What to do now. ...3 month bowed tendon

PS is there any chance that this tendon could be infected? Not bowed? Could the inflammation be coming from an infection? Sometimes people do things that they shouldn’t, like inject cortisone compounds into tendons, which can backfire substantially, and infection can be the result. If so, treat for infection. Antibiotics. A tendon should not stay “inflamed” for as long as this one has, if it was only from a mild strain which did not tear the tendon fibers.

If you still have inflammation it is not OK to turn out except in a small paddock. By small I mean not much bigger than the stall. Controlled exercise is good, uncontrolled could create further damage. I know you are anxious to get him out, and I get it, but if there’s inflammation there’s something causing the inflammation and you could easily undo all your hard work if he gets running.
Despite having to go the year before the small paddock was in existence, when it got created it was perfect. My BO made it by adding a gate to the front of a separation between two paddocks and another gate was used to extend the length of the paddock slowly, so he started out with an area that was about a stall and a half, and I lengthened it one post at a time until it got long enough not to matter if he had the whole thing.

[QUOTE=NancyM;8766190]
I know of horses with a small tear who continue training and RACING ON IT, while fresh, who heal without any time off at all. A scary thought, for sure, but I’ve seen it. While most race trainers consider a “small bowed tendon” like being “a little bit pregnant”, there are those and there are times when someone takes a chance (by NOT resting the horse), and it pays off (it heals while still in training and in competition, rather than getting worse). My point is, there is no hard and fast RULE that works every time. A chance is always necessary, at some point, to turn the horse out, or to end stall rest and go back into rehab or training. Appropriate training. Read the Tom Ivors “Bowed Tendon Book”. It encourages physical exercise long before the regimen you are following does. To back this theory up, hospitals for humans also get patients out of bed the day after many surgeries, to start to walk the halls in the hospital. Human medicine has found that movement is necessary to stimulate healing and avoid negative cascade effects of inactivity, that staying in bed is counter productive.

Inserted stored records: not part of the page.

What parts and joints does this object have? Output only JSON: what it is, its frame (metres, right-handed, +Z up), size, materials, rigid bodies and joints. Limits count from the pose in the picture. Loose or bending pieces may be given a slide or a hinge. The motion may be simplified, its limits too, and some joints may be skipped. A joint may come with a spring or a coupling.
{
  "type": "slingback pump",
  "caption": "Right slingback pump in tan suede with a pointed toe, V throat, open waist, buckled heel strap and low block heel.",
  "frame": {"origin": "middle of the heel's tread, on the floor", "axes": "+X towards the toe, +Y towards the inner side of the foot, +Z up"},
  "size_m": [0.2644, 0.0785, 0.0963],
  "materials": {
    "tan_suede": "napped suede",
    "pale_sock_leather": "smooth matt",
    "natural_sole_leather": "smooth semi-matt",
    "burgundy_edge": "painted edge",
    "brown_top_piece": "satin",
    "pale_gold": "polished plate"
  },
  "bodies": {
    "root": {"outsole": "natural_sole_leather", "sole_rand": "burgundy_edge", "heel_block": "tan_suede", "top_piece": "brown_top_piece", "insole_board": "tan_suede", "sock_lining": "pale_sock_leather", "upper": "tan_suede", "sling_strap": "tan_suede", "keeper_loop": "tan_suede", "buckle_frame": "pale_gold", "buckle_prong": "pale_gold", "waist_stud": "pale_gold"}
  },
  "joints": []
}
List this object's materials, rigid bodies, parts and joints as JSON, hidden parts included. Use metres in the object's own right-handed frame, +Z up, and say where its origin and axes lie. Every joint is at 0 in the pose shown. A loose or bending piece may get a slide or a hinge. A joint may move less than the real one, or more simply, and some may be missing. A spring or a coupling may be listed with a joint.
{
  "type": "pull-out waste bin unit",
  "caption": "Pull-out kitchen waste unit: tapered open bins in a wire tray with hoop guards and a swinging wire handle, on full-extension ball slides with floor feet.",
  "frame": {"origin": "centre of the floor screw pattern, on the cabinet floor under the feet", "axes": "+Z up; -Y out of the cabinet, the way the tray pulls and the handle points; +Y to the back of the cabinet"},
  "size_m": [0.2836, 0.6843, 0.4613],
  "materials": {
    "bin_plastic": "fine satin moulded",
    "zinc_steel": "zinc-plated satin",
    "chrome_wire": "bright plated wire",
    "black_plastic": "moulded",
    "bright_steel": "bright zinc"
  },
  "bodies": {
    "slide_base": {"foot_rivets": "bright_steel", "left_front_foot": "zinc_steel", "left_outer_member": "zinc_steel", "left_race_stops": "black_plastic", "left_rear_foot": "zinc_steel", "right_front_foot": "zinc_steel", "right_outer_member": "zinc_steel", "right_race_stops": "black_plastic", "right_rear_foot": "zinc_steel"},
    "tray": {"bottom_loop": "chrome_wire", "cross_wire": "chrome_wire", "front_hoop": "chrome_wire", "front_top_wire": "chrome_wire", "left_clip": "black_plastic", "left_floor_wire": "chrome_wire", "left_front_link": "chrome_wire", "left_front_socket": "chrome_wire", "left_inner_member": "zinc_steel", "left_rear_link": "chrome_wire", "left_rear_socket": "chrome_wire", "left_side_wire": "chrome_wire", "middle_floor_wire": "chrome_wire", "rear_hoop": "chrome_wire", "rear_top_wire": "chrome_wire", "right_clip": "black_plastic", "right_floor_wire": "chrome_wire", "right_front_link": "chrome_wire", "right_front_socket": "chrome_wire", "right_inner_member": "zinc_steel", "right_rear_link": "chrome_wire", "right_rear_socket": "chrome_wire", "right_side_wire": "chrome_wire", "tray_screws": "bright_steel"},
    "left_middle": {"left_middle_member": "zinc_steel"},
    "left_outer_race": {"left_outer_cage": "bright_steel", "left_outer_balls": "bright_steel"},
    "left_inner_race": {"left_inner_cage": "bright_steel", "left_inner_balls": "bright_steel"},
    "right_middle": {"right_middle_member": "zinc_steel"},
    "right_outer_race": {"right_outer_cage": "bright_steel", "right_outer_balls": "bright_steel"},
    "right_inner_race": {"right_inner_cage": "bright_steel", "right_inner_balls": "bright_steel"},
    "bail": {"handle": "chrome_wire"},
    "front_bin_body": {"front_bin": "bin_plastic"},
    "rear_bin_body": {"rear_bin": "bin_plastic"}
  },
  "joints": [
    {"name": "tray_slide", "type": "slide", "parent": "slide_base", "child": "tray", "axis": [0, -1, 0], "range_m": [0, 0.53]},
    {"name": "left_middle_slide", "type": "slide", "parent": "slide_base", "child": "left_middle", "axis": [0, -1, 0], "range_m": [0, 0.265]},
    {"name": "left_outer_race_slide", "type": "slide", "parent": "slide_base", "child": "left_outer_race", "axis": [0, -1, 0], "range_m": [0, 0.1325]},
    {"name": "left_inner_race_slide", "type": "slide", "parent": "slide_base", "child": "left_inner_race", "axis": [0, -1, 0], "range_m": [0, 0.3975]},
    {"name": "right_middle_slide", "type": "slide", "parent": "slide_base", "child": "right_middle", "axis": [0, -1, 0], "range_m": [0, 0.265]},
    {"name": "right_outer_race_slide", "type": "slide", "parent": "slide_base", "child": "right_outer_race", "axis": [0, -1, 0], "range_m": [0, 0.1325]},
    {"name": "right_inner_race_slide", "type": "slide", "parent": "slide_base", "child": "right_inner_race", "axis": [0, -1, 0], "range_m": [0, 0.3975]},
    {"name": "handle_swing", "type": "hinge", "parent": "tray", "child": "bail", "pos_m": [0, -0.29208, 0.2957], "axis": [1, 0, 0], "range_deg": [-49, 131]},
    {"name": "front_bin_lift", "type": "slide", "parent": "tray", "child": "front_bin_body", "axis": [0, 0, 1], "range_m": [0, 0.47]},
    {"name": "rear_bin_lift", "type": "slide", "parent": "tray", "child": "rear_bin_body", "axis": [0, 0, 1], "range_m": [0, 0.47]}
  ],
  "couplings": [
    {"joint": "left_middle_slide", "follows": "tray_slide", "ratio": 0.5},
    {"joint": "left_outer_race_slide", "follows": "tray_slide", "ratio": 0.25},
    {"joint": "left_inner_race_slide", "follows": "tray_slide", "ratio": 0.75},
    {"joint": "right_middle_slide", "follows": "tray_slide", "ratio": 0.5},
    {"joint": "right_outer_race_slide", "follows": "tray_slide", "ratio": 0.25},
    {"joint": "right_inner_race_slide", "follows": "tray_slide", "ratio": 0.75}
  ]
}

Confusion reigns supreme. There is no right and wrong. What’s good is what works. Everyone has an opinion, and not all are wrong. Your vet has a theory. Tom Ivor’s theory and practice has had success, in bringing bowed horses back to racing sound. The theory is basically that the injured tissue needs to experience an approximation of what WILL BE necessary in terms of strength WHILE IT IS HEALING, to heal to that strength that will be necessary for long term soundness. If left to heal while standing still, THAT is how strong it will be when healed… sound enough to stand still on. If you want to do more than standing still, then it won’t be strong enough. Same theory with bucked shins actually, and bone densification. That full and enforced rest is counterproductive. If your horse is sound enough to move, he should move. Atravet is useful with the first few days of turn out or exercise, because your horse is already crazy due to the stall rest that he has already endured. The avoidance of cascade effect problems is VERY important in dealing with all injuries. Risk is unavoidable. Choose the risks you wish to assume, what you feel best with, and go with that. If that is keeping the horse in a stall for six months, go with that. But don’t think that that is EVERYONE’s choice, and know that there are risks involved with that choice too.

Did this horse ever have a pocket of filling under the pastern? When the tendon issue is severe, this pocket of filling will be evident, fluid dropped down from the injury collects there. For serious bows, large tears, the pain will keep the horse still, quiet, looking after itself until such a time when motion is less painful, and at that point, motion is a good thing (IMO). If your horse has intelligence, he will choose to do the right amount of activity. If he is a stupid horse, he may do too much and make it worse. Darwin’s theory in action.

Good luck.[/QUOTE]

Thanks so much this really helped. First off, yes his fetlocks is swollen like dropped fluid.

He does get out for handwalk and 20 min turnout in a 12x20 paddock sedated. I do not feel comfortable riding him even sedated as he rears and bucks.

After he had a rip around in the small paddock a few weeks ago, he was visibly lame afterwards. With handwalk and stall rest he doesn’t appear lame.

Should I just toss him out and assume he will be lame for a while, but eventually come sound? Or is this an indication that he needs more time off?

He is now unwrapped for just over 24 hours. The leg is considerably more swollen than with wraps but not sore to walk on it.

Vet said he is quite painful when deep palpation of superficial flexor tendon but the ddt was totally normal.

I’m concerned he just didn’t “see” a tear. The tendon looked “mushy” to me - a white and black mottled appearance which he called inflammation and edema.

Shouldn’t be infected. It was not injected.

He had a previous bow on that leg, and reinjured it after he went back to racing. So it’s a restrain of an d bow. Vet didn’t see an actual tear but there is inflammation. Interesting you say inflammation shouldn’t last 10 weeks I was told by race vet and my vet inflammation is common up to 6 months?

Don’t worry too much about the leg swelling with no wrapping. Totally normal. It will normalize after some more days of no wrapping.